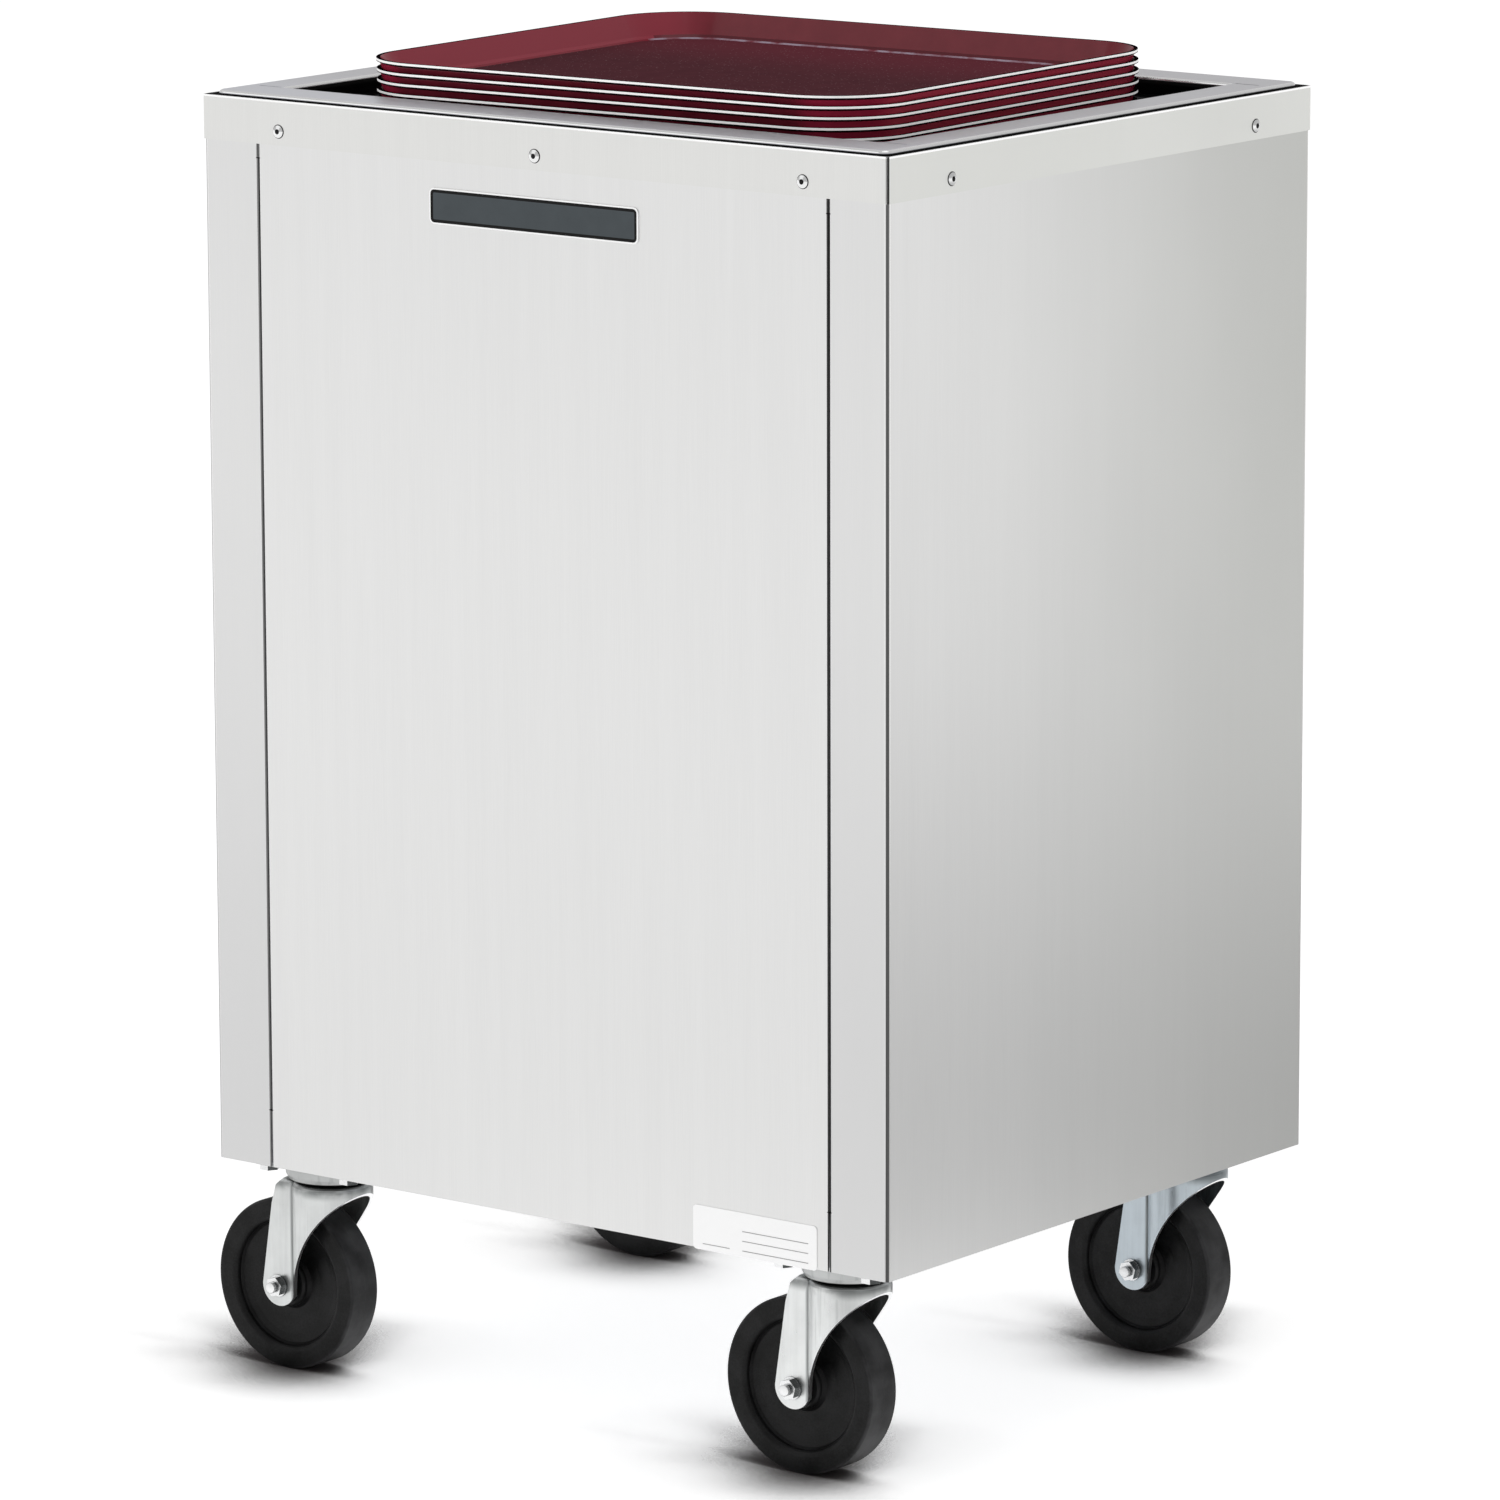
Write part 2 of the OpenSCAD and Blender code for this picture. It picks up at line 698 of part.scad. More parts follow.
// Each pin has a head outside its roller, a collar against the side plate and a nut inside
module roller_pin() {
    outer = roller_x + roller_w / 2 + rest_gap;
    inner = roller_x - roller_w / 2 - rest_gap;
    plate_out = side_x + side_t / 2;
    plate_in = side_x - side_t / 2;
    rotate([0, 90, 0]) {
        translate([0, 0, outer]) cylinder(r = pin_d / 2 + 2.5, h = pin_head_t);
        translate([0, 0, plate_in - pin_nut_h - 1])
            cylinder(d = pin_d, h = outer + 1 - plate_in + pin_nut_h + 1);
        translate([0, 0, plate_out]) cylinder(r = pin_d / 2 + 3, h = inner - plate_out);
        translate([0, 0, plate_in - pin_nut_h]) hex(pin_hex, pin_nut_h);
    }
}

module roller_pins() {
    placed() color(zinc) for (sx = [0, 1], z = [upper_z, lower_z]) mirror([sx, 0, 0])
        translate([0, 0, z]) roller_pin();
}

module guide_roller(side, z) {
    crown = 1;
    placed() color(nylon) translate([side * roller_x, 0, z]) rotate([0, 90, 0]) rotate_extrude() {
        polygon([
            [pin_d / 2 + run_gap, -roller_w / 2],
            [roller_d / 2 - 5, -roller_w / 2],
            [roller_d / 2 - 4, -roller_w / 2 + crown],
            [roller_d / 2 - crown, -roller_w / 2 + crown],
            [roller_d / 2, -roller_w / 2 + 2 * crown],
            [roller_d / 2, roller_w / 2 - 2 * crown],
            [roller_d / 2 - crown, roller_w / 2 - crown],
            [roller_d / 2 - 4, roller_w / 2 - crown],
            [roller_d / 2 - 5, roller_w / 2],
            [pin_d / 2 + run_gap, roller_w / 2]
        ]);
    }
}

module left_upper_roller() {
    guide_roller(-1, upper_z);
}

module left_lower_roller() {
    guide_roller(-1, lower_z);
}

module right_upper_roller() {
    guide_roller(1, upper_z);
}

module right_lower_roller() {
    guide_roller(1, lower_z);
}

module hook_ring() {
    rotate([90, 0, 0]) rotate_extrude() translate([hook_r, 0]) circle(wire_r, $fn = 24);
}

// A spring's close coils are drawn as a sleeve, between the two rings that hook into the plates
module spring() {
    z0 = hook_low_z + hook_r;
    z1 = hook_top_z - hook_r;
    translate([0, 0, hook_low_z]) hook_ring();
    translate([0, 0, hook_top_z]) hook_ring();
    translate([0, 0, z0]) rotate_extrude() {
        translate([spring_d / 2 - spring_wire, 0]) square([spring_wire, z1 - z0]);
        square([spring_d / 2, spring_wire]);
        translate([0, z1 - z0 - spring_wire]) square([spring_d / 2, spring_wire]);
    }
}

module spring_pair(sx, sy) {
    placed() color(zinc) mirror([0, sy < 0 ? 1 : 0, 0]) at_springs() translate([sx * side_x, 0, 0]) spring();
}

module left_front_springs() {
    spring_pair(-1, -1);
}

module left_back_springs() {
    spring_pair(-1, 1);
}

module right_front_springs() {
    spring_pair(1, -1);
}

module right_back_springs() {
    spring_pair(1, 1);
}

// A moulded tray: a flat floor, a cove, a wall that flares out to a flat-edged rim, and four stacking lugs
module tray() {
    r = tray_r;
    under_rim = tray_h - rim_t;
    rim_sweep(tray_w, tray_d, r) polygon([
        [r - 20, 0], [r - 13, 0], [r - 9.5, 2.5], [r - 1.8, under_rim], [r, under_rim],
        [r, tray_h], [r - 3, tray_h], [r - 10.1, 6], [r - 11.6, tray_floor + 1],
        [r - 14, tray_floor], [r - 20, tray_floor]
    ]);
    linear_extrude(tray_floor) rounded_rect(tray_w - 40, tray_d - 40, r - 20);
    for (sx = [-1, 1], sy = [-1, 1])
        translate([sx * (tray_w / 2 - lug_inset), sy * (tray_d / 2 - lug_inset), -lug_h])
            cylinder(r = lug_r, h = lug_h + tray_floor / 2);
}

// Trays further down lie slightly out of line with each other
module tray_at(i) {
    shift = tray_slip * sin(40 * i);
    translate([shift, 0, top_tray_z - i * tray_pitch]) rotate([0, 0, tray_turn]) tray();
}

module tray_stack() {
    placed() color(burgundy) for (i = [1:tray_count - 1]) tray_at(i);
}

module top_tray() {
    placed() color(burgundy) tray_at(0);
}

module at_caster(sx, sy) {
    placed() translate([sx * caster_x, sy * caster_y, 0]) children();
}

// The plate has the upper ball race pressed out below it
module caster_plate() {
    z0 = caster_h - plate_t;
    color(zinc) difference() {
        union() {
            translate([0, 0, z0]) linear_extrude(plate_t) rounded_rect(plate_l, plate_w, 8);
            translate([0, 0, crown_z + rest_gap]) rotate_extrude() polygon([
                [0, 0], [race_r - 7, 0], [race_r - 3, 1.5], [race_r - 1, 5],
                [race_r, z0 - crown_z], [0, z0 - crown_z]
            ]);
        }
        translate([0, 0, crown_z - 1]) cylinder(d = kingpin_d + hole_gap, h = 40);
        plate_bolt_holes();
    }
}

// The kingpin is riveted in the plate, and its washer holds the fork up
module kingpin() {
    low = crown_z - fork_t - rest_gap;
    color(zinc) {
        translate([0, 0, low - washer_t]) cylinder(d = kingpin_d, h = pin_top_z - low + washer_t);
        translate([0, 0, low - washer_t]) cylinder(r = kingpin_d / 2 + 5, h = washer_t);
        translate([0, 0, low - washer_t - 3]) cylinder(r1 = kingpin_d / 2, r2 = kingpin_d / 2 + 2, h = 3);
    }
}

// The fork seen from the side: round leg ends at the axle, a hollow front edge and a swept rear edge
module fork_side_outline() {
    brow = 128.5;
    foot = 157.5;
    polygon(concat(
        arc(-trail, wheel_r, leg_r, -20, -180, 16),
        [
            [-trail - 6, crown_z - 20],
            [-trail - 2, crown_z - 6],
            [-trail + 4, crown_z],
            [fork_r, crown_z]
        ],
        arc(fork_r - sweep_r * cos(brow), crown_z - brow_h - sweep_r * sin(brow), sweep_r, brow, foot, 8)
    ));
}

// Half of the fork's section: a flat top, a pressed bend and a wall
module fork_wall(half, low) {
    translate([half, crown_z]) bent_edge(fork_bend_r, fork_t, crown_z - low, half - fork_bend_r);
}

// The fork is pressed from one sheet: flat legs in front, run into a round back under the crown
module fork() {
    reach = trail + leg_r + 5;
    low = wheel_r - leg_r;
    lap = 0.4;
    color(zinc) difference() {
        intersection() {
            translate([0, fork_w, 0]) rotate([90, 0, 0]) linear_extrude(2 * fork_w) fork_side_outline();
            union() {
                intersection() {
                    rotate_extrude() fork_wall(fork_r, low);
                    translate([crease_x, -fork_r, low]) cube([fork_r - crease_x, 2 * fork_r, crown_z - low]);
                }
                for (s = [0, 1]) mirror([0, s, 0]) translate([crease_x + lap, 0, 0]) rotate([90, 0, -90])
                    mirror([1, 0, 0]) linear_extrude(reach + crease_x + lap) fork_wall(fork_w / 2, low);
            }
        }
        cylinder(r = kingpin_d / 2 + run_gap, h = 2 * caster_h);
        translate([-trail, 0, wheel_r]) rotate([90, 0, 0])
            cylinder(r = axle_d / 2 + hole_gap, h = 4 * fork_w, center = true);
    }
}

// Half of a wheel's section: flat tread, side ring with a round inner edge, dished web and domed hub
function wheel_section(r, h, bore) = concat(
    [[bore, h], [bore + 3, h]],
    arc(hub_r - 4, h - 4, 4, 60, 0, 4),
    [[hub_r + 2, h - dish + 0.5], [hub_r + 10, h - dish], [ring_r - 7, h - dish + 0.3],
        [ring_r - 1.5, h - dish + 1.1]],
    arc(ring_r + 4.5, h - 4.5, 4.5, 180, 90, 6),
    arc(r - 2, h - 2, 2, 90, 0, 4)
);

module wheel() {
    half = wheel_section(wheel_r, wheel_w / 2, bush_d / 2 + run_gap);
    other_half = [for (i = [len(half) - 1:-1:0]) [half[i][0], -half[i][1]]];
    color(rubber) translate([-trail, 0, wheel_r]) rotate([90, 0, 0]) rotate_extrude($fn = 96)
        polygon(concat(half, other_half));
}

module bush() {
    color(zinc) translate([-trail, 0, wheel_r]) rotate([90, 0, 0]) difference() {
        cylinder(d = bush_d, h = 2 * leg_in, center = true);
        cylinder(d = axle_d + 2 * hole_gap, h = 3 * leg_in, center = true);
    }
}

// The axle bolt runs from its head on the back side to a nut on the front side
module axle() {
    out = fork_w / 2;
    color(zinc) translate([-trail, 0, wheel_r]) rotate([90, 0, 0]) {
        translate([0, 0, -out]) cylinder(d = axle_d, h = 2 * out + nut_h + 3.5);
        translate([0, 0, -out - head_h]) hex(axle_hex, head_h);
    }
}

module nut() {
    out = fork_w / 2;
    color(zinc) translate([-trail, 0, wheel_r]) rotate([90, 0, 0]) difference() {
        union() {
            translate([0, 0, out]) cylinder(r = 8, h = 1.4);
            translate([0, 0, out + 1.4]) rotate([0, 0, 15]) hex(axle_hex, nut_h - 1.4);
        }
        translate([0, 0, out - 1]) cylinder(r = axle_d / 2 + run_gap, h = 20);
    }
}

module front_left_plate() { at_caster(-1, -1) caster_plate(); }
module front_right_plate() { at_caster(1, -1) caster_plate(); }
module back_left_plate() { at_caster(-1, 1) caster_plate(); }
module back_right_plate() { at_caster(1, 1) caster_plate(); }
module front_left_kingpin() { at_caster(-1, -1) kingpin(); }
module front_right_kingpin() { at_caster(1, -1) kingpin(); }
module back_left_kingpin() { at_caster(-1, 1) kingpin(); }
module back_right_kingpin() { at_caster(1, 1) kingpin(); }
module front_left_fork() { at_caster(-1, -1) fork(); }
module front_right_fork() { at_caster(1, -1) fork(); }
module back_left_fork() { at_caster(-1, 1) fork(); }
module back_right_fork() { at_caster(1, 1) fork(); }
module front_left_wheel() { at_caster(-1, -1) wheel(); }
module front_right_wheel() { at_caster(1, -1) wheel(); }
module back_left_wheel() { at_caster(-1, 1) wheel(); }
module back_right_wheel() { at_caster(1, 1) wheel(); }
module front_left_bush() { at_caster(-1, -1) bush(); }
module front_right_bush() { at_caster(1, -1) bush(); }
module back_left_bush() { at_caster(-1, 1) bush(); }
module back_right_bush() { at_caster(1, 1) bush(); }
module front_left_axle() { at_caster(-1, -1) axle(); }
module front_right_axle() { at_caster(1, -1) axle(); }
module back_left_axle() { at_caster(-1, 1) axle(); }
module back_right_axle() { at_caster(1, 1) axle(); }
module front_left_nut() { at_caster(-1, -1) nut(); }
module front_right_nut() { at_caster(1, -1) nut(); }
module back_left_nut() { at_caster(-1, 1) nut(); }
module back_right_nut() { at_caster(1, 1) nut(); }

left_side_panel();
right_side_panel();
front_panel();
back_panel();
top_band();
band_rivets();
top_frame();
top_deck();
base_pan();
caster_pads();
caster_bolts();
stop_bumpers();
left_rail();
right_rail();
spring_hangers();
left_side_plate();
right_side_plate();
crossbars();
carriage_bolts();
tray_platform();
roller_pins();
left_upper_roller();
left_lower_roller();
right_upper_roller();
right_lower_roller();
left_front_springs();
left_back_springs();
right_front_springs();
right_back_springs();
tray_stack();
top_tray();
front_left_plate();
front_right_plate();
back_left_plate();
back_right_plate();
front_left_kingpin();
front_right_kingpin();
back_left_kingpin();
back_right_kingpin();
front_left_fork();
front_right_fork();
back_left_fork();
back_right_fork();
front_left_wheel();
front_right_wheel();
back_left_wheel();
back_right_wheel();
front_left_bush();
front_right_bush();
back_left_bush();
back_right_bush();
front_left_axle();
front_right_axle();
back_left_axle();
back_right_axle();
front_left_nut();
front_right_nut();
back_left_nut();
back_right_nut();
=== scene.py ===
import math

import bmesh
import bpy
from mathutils import Matrix, Vector


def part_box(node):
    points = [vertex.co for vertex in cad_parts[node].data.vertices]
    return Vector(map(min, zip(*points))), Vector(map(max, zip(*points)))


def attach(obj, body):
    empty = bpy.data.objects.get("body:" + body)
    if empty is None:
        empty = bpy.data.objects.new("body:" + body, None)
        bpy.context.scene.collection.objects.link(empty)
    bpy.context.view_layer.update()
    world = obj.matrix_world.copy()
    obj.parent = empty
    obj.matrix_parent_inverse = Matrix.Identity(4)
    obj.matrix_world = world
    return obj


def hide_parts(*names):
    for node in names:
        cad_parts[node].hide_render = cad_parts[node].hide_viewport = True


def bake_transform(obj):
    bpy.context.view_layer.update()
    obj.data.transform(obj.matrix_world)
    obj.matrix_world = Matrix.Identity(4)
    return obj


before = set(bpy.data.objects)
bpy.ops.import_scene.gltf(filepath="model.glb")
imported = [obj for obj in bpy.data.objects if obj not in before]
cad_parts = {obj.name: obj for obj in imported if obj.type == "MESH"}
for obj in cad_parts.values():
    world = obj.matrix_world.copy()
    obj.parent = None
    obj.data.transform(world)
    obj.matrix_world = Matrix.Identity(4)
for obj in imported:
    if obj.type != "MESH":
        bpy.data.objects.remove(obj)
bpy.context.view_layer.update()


# The side, front and back panels are brushed stainless sheet with the grain running upwards.
# Each side panel is bent round both corners, and the front and back panels lie flush between the returns.
# The inner faces are seen down the opening. They are pale low in the cabinet and painted near black under the
# top frame, as painted shade.

HAIR = 0.0001
SHEET = 0.0011
RETURN = 0.0504
SEAM_HALF = 0.0022
BEND_W = 0.003
SCRATCH_ALONG, SCRATCH_ACROSS = 22, 2600
STREAK_ALONG, STREAK_ACROSS = 2, 90
SHADE_LOW_Z, SHADE_HIGH_Z = 0.2, 0.8
SHADE_FRONT_Y, SHADE_BACK_Y = -0.27, 0.3
INSIDE_PALE_Z, INSIDE_DARK_Z = 0.74, 0.87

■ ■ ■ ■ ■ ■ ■

## To be done
Copy out each line of the listing that holds "objects".

## Result of the task
    empty = bpy.data.objects.get("body:" + body)
        empty = bpy.data.objects.new("body:" + body, None)
        bpy.context.scene.collection.objects.link(empty)
before = set(bpy.data.objects)
imported = [obj for obj in bpy.data.objects if obj not in before]
        bpy.data.objects.remove(obj)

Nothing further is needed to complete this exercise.